A key workflow upgrade is moving from scattered notes to client-centered hubs. For a fictitious client (“nsco”), the recommended structure starts with a central Mem page for everything related to that client, then links out to separate notes for timeline and scope of engagement. From there, additional Mems can represent repeatable phases—requirements gathering, ERP requirements, and CRM requirements—each created from templates so the process stays consistent while the content changes. This reduces context switching inside Mem and makes it easier to review all onboarding or requirements work across multiple clients.

Task management also gets attention, but less as a standalone system and more as a downstream benefit of better note structure. Mem’s tasks can be scheduled for specific times, moved to “upcoming,” and snoozed via reminders in the inbox, so action items don’t clutter today’s focus. The consultant also learns to use templates for recurring action items and responsibilities, so meeting capture automatically produces the right follow-ups.

Finally, the session broadens beyond client delivery: lessons learned, methodologies, personal “open loops,” and even video outlines for a YouTube channel are organized using the same principles—general context tags plus bi-directional links. The expected payoff is both time savings (days, not hours) and better insight: once notes and tasks are organized around repeatable contexts, patterns across clients—common requirements and recurring problems—become visible rather than buried. The consultant’s goal shifts from merely remembering to extracting reusable solutions for future NetSuite engagements.

Cornell Notes

The consultant’s biggest problem isn’t capturing meeting information—it’s retrieving and acting on it later. His Mem workflow improves by cutting tag sprawl and switching to a client-centered structure: a central hub note per client, with linked sub-notes for timeline, scope, and repeatable phases like requirements gathering. Tags should represent a small set of recurring contexts (e.g., onboarding meeting, client follow-up meeting), while links connect related ideas and action items (e.g., bi-directional links for data migration). Templates make the process scalable because the workflow stays constant while client-specific content changes.
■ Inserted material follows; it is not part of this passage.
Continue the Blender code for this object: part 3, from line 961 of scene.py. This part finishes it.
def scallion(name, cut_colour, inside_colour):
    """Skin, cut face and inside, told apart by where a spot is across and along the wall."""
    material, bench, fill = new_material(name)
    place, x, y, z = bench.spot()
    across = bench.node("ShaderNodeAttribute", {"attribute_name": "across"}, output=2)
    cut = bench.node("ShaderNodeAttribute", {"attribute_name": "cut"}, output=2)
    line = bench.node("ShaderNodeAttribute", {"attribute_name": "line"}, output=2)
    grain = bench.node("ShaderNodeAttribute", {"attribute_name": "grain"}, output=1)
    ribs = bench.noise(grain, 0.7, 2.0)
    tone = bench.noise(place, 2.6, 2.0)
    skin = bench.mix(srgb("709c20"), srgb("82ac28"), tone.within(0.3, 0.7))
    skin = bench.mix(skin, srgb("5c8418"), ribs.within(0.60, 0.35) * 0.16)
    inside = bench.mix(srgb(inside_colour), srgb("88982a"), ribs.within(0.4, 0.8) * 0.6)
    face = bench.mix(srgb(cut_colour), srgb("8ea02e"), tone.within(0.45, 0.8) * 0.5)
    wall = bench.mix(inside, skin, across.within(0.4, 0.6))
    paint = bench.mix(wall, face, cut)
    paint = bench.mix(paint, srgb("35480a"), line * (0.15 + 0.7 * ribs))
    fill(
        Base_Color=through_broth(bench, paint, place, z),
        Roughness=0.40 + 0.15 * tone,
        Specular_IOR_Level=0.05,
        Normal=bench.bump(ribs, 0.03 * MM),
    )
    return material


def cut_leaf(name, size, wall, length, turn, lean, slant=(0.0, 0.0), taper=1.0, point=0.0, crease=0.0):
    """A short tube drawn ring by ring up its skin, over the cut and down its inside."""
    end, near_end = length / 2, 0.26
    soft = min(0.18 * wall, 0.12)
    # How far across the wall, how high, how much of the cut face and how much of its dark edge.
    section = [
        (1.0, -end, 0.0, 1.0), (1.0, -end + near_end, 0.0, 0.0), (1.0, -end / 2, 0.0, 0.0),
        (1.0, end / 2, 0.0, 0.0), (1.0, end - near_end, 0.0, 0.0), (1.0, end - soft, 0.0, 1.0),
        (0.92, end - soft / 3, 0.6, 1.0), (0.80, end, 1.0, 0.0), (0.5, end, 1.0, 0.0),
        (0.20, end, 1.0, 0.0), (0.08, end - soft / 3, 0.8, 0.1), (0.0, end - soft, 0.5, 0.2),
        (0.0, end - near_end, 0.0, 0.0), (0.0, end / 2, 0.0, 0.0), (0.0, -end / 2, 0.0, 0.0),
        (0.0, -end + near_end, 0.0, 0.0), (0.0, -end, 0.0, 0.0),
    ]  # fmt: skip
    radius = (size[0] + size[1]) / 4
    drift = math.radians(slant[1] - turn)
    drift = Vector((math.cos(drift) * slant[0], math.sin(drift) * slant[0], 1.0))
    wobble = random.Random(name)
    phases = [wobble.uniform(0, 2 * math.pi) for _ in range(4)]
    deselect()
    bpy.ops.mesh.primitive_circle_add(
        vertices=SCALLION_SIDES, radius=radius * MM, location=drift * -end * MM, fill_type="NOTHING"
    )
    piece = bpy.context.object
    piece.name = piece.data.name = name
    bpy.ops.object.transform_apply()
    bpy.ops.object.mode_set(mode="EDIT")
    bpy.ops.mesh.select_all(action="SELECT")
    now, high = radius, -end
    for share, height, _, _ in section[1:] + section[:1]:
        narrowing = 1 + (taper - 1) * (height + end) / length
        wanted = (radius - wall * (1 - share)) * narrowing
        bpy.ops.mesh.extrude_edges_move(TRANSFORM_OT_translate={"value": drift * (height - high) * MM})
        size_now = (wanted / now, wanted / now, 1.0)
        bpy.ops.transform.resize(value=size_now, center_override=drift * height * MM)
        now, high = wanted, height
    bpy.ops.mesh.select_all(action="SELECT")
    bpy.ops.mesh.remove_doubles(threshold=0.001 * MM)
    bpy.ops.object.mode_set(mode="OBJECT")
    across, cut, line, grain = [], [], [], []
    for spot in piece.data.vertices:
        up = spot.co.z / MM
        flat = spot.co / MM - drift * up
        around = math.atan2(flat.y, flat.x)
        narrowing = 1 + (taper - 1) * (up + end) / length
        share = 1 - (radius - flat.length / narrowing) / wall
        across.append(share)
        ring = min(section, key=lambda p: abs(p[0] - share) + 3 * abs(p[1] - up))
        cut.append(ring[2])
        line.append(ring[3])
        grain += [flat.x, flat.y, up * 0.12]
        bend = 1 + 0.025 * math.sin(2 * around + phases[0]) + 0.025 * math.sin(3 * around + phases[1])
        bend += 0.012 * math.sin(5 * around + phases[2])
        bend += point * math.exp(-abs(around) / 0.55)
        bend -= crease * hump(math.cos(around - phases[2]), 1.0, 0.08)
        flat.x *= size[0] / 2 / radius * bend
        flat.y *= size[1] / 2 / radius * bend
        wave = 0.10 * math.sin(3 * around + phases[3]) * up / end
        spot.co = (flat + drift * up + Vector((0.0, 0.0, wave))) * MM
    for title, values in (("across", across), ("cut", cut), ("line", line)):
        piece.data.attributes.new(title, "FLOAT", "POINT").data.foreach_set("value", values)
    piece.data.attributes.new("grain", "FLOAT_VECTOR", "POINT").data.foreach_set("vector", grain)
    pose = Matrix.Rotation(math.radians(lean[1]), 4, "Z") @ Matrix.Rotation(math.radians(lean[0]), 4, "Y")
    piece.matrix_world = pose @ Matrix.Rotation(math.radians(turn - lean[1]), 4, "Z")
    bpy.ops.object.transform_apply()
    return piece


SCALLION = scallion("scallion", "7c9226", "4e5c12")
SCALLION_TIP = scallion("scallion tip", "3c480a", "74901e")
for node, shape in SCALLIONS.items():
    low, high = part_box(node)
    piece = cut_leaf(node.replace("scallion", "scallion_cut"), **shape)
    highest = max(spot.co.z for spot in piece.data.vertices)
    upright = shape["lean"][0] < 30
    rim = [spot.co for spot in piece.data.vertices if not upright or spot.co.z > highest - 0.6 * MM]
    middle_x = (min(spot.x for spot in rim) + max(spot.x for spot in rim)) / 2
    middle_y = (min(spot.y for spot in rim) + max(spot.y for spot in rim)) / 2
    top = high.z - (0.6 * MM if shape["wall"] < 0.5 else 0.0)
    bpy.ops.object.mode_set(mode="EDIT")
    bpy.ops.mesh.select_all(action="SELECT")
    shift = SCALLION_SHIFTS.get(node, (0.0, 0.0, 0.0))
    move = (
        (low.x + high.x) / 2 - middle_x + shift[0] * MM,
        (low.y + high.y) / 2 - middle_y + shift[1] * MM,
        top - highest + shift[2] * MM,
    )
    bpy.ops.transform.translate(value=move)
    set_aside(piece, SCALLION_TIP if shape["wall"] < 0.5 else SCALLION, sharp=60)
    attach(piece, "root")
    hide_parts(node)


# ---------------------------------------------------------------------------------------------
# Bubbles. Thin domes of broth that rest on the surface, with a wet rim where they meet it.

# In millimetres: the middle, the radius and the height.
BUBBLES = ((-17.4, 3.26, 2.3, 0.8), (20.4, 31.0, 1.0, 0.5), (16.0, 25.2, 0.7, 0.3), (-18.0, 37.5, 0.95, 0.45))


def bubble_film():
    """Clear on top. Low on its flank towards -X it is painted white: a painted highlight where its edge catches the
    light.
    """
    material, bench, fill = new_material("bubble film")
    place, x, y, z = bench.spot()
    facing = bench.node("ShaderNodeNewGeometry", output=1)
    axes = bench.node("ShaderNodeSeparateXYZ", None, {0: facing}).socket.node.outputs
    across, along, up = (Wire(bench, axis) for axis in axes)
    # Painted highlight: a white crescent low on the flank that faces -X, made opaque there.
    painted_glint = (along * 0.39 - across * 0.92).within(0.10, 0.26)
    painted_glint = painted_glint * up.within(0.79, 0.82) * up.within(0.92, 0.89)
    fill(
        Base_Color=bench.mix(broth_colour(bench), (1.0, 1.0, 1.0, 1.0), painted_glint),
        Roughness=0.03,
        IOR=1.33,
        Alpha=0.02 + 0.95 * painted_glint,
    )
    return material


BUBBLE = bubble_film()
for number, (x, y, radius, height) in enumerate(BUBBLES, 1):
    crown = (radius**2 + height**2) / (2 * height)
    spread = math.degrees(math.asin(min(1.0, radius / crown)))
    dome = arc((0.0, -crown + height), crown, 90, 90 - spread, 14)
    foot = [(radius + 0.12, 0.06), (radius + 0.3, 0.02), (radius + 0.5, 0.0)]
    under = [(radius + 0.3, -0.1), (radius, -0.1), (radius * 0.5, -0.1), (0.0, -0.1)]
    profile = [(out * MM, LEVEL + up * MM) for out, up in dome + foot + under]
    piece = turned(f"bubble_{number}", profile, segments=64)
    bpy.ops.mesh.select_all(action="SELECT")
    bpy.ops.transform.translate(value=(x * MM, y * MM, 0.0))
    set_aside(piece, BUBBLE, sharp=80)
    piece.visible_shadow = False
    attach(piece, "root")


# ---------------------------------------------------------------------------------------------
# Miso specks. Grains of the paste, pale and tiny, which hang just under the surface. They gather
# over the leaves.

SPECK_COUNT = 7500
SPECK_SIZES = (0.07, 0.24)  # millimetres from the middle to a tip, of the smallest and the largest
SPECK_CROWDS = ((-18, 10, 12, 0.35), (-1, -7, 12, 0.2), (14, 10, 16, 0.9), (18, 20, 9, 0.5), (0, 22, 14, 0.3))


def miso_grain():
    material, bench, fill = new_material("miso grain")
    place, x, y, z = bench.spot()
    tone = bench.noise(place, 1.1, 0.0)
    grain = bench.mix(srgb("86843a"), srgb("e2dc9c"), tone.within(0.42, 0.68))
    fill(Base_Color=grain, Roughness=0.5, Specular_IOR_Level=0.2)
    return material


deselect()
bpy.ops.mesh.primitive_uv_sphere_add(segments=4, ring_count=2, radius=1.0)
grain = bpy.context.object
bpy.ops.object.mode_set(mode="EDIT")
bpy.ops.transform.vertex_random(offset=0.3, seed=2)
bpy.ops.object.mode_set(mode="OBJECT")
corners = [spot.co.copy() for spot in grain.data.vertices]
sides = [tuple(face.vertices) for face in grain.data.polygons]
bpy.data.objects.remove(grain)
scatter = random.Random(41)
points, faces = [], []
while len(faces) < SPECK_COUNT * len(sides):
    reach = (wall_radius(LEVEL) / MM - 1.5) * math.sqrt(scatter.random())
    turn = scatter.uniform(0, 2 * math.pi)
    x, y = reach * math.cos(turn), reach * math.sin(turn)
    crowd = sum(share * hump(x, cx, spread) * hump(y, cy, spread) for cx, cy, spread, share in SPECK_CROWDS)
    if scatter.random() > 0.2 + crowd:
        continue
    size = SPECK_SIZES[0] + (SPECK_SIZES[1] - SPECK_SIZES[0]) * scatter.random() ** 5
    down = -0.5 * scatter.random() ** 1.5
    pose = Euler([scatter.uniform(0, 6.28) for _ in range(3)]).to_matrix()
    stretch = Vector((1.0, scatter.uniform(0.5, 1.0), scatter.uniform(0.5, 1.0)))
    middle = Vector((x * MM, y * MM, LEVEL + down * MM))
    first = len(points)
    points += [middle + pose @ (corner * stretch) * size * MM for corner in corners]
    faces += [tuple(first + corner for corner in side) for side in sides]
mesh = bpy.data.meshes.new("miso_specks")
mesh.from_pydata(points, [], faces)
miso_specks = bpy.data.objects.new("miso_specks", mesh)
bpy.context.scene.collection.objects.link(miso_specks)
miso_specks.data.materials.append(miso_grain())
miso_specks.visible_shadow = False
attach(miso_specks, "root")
The result is less time spent managing notes and more time executing, plus better cross-client insights into common requirements.
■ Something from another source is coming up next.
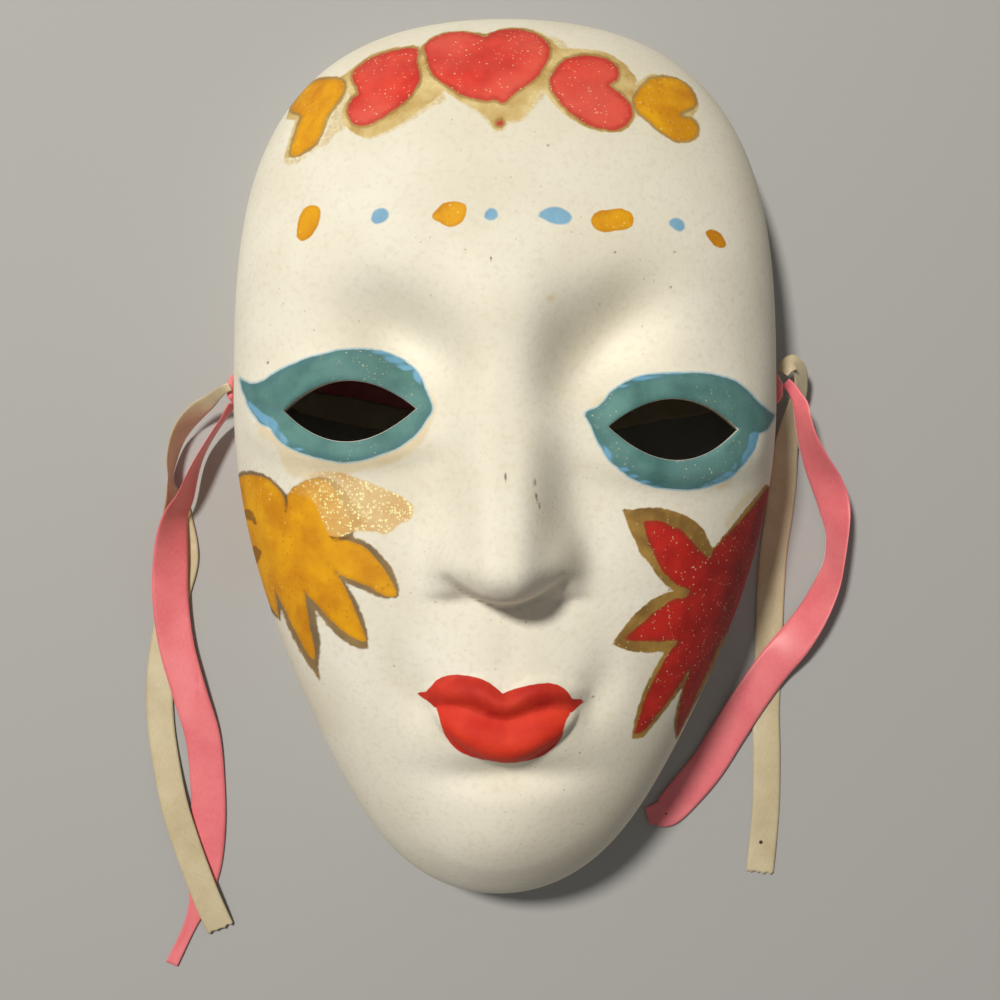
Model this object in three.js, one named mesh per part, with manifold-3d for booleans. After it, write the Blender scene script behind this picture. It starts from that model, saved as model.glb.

Why does excessive topic-based tagging create problems in Mem, and what’s the alternative?

Topic-based tagging expands without bound—there are always new topics, so tags multiply until retrieval becomes unreliable. The alternative is context-based tagging: keep tags limited to recurring work contexts such as “onboarding meeting,” “client follow-up meeting,” or “implementation timeline.” This constrains the tag set to a manageable number (roughly 10–20 recurring contexts) and makes it easier to find everything that belongs to a specific kind of work across clients.
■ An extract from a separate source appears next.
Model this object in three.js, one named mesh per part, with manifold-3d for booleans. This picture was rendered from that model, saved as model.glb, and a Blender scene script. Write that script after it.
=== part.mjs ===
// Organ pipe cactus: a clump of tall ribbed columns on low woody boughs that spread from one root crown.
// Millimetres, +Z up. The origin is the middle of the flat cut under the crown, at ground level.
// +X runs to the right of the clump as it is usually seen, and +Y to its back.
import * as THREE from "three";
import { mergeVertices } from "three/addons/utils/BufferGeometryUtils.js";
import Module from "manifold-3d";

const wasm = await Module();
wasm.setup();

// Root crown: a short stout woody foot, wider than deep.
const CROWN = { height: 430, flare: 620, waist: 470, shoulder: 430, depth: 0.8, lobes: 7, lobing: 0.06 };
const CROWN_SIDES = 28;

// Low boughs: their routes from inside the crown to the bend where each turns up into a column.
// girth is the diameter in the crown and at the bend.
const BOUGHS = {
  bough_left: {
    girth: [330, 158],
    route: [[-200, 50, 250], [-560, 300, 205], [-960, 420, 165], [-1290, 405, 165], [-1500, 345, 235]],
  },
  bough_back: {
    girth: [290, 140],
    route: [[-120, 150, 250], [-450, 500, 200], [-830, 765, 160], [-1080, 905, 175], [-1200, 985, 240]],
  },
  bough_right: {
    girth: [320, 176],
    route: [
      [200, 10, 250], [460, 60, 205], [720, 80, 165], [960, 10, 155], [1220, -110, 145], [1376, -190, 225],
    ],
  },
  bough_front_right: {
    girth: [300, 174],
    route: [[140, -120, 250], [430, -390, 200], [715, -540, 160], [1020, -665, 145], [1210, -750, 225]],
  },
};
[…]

How do bi-directional links improve meeting notes compared with tags alone?

Bi-directional links connect action items and related notes directly, reducing the need to encode relationships through tags. For example, instead of tagging a task as “data migration,” the task can use a bi-directional link to the meeting note where data migration was discussed. That way, searching or navigating from the task leads to the exact context, and the meeting note can also surface the linked action items.

What does a “central resource” structure look like for a new client onboarding?

For a client like “nsco,” the workflow starts with a central Mem page where everything related to that client lives. From that hub, separate linked notes cover key early-call elements such as implementation timeline and scope of engagement. Additional notes can represent repeatable phases—ERP requirements and CRM requirements—created from templates so the structure stays consistent while the client-specific details change.

How can Mem tasks be scheduled and organized so capture doesn’t overwhelm execution?

Tasks can be moved into a future time window (e.g., “next weekend”) so they appear under “upcoming” rather than cluttering today. Reminders can also be managed via the inbox clock icon, including snoozing and pushing tasks forward. This turns meeting capture into a timed execution queue instead of an ever-growing list.

Why are templates emphasized for consultants and other knowledge workers?

Templates work best when the process repeats but the content varies. Consulting implementations follow repeatable phases—timeline, scope, requirements gathering, and domain-specific breakdowns like ERP and CRM—so templates reduce the cognitive load of recreating structure each time. Templates also make it easier to generate consistent action items from meetings, improving follow-through across many clients.

What’s the practical distinction between using tags and using links?

Tags are for connecting notes (grouping items under a limited set of contexts), while links are for connecting ideas and relationships. The consultant’s improved approach relies on general context tags to locate the right cluster quickly, then uses bi-directional links to connect related insights, tasks, and supporting notes within that cluster.

Review Questions

  1. What would you change in your current tagging system if your tags are mostly topic-based rather than context-based?
  2. Design a client onboarding hub in Mem: what sub-notes would you link from the central client page, and which parts would come from templates?
  3. Give one example of an action item that should be a bi-directional link to a meeting note rather than a standalone tagged task.

Key Points

  1. 1

    Keep tags small and context-based (e.g., onboarding meeting, client follow-up meeting) instead of tagging by infinite topics.

  2. 2

    Use bi-directional links to connect action items to the specific meeting notes where the work was discussed.

  3. 3

    Build a central “hub” Mem page per client, then link out to timeline, scope, and repeatable phase notes like requirements gathering.

  4. 4

    Use templates for repeatable workflows so structure stays consistent while client-specific content changes.

  5. 5

    Schedule tasks into “upcoming” and use inbox snoozing/reminders so meeting capture doesn’t crowd execution time.

  6. 6

    Treat tags as note-grouping tools and links as relationship/idea-connection tools to reduce cognitive load.

  7. 7

    Expect both time savings and better cross-client pattern discovery once notes and tasks share a consistent structure.

Highlights

The core fix is not better note capture—it’s better retrieval and follow-through by reducing tag overload and using links for relationships.
Context tags should be general and limited; topic tags expand endlessly and eventually become unsearchable clutter.
A client hub note (timeline, scope, requirements) linked to phase notes turns scattered meetings into a navigable system.
Bi-directional links let tasks point back to the exact meeting context, eliminating guesswork when revisiting work.
Templates make the workflow scalable: the process repeats, so the structure should too.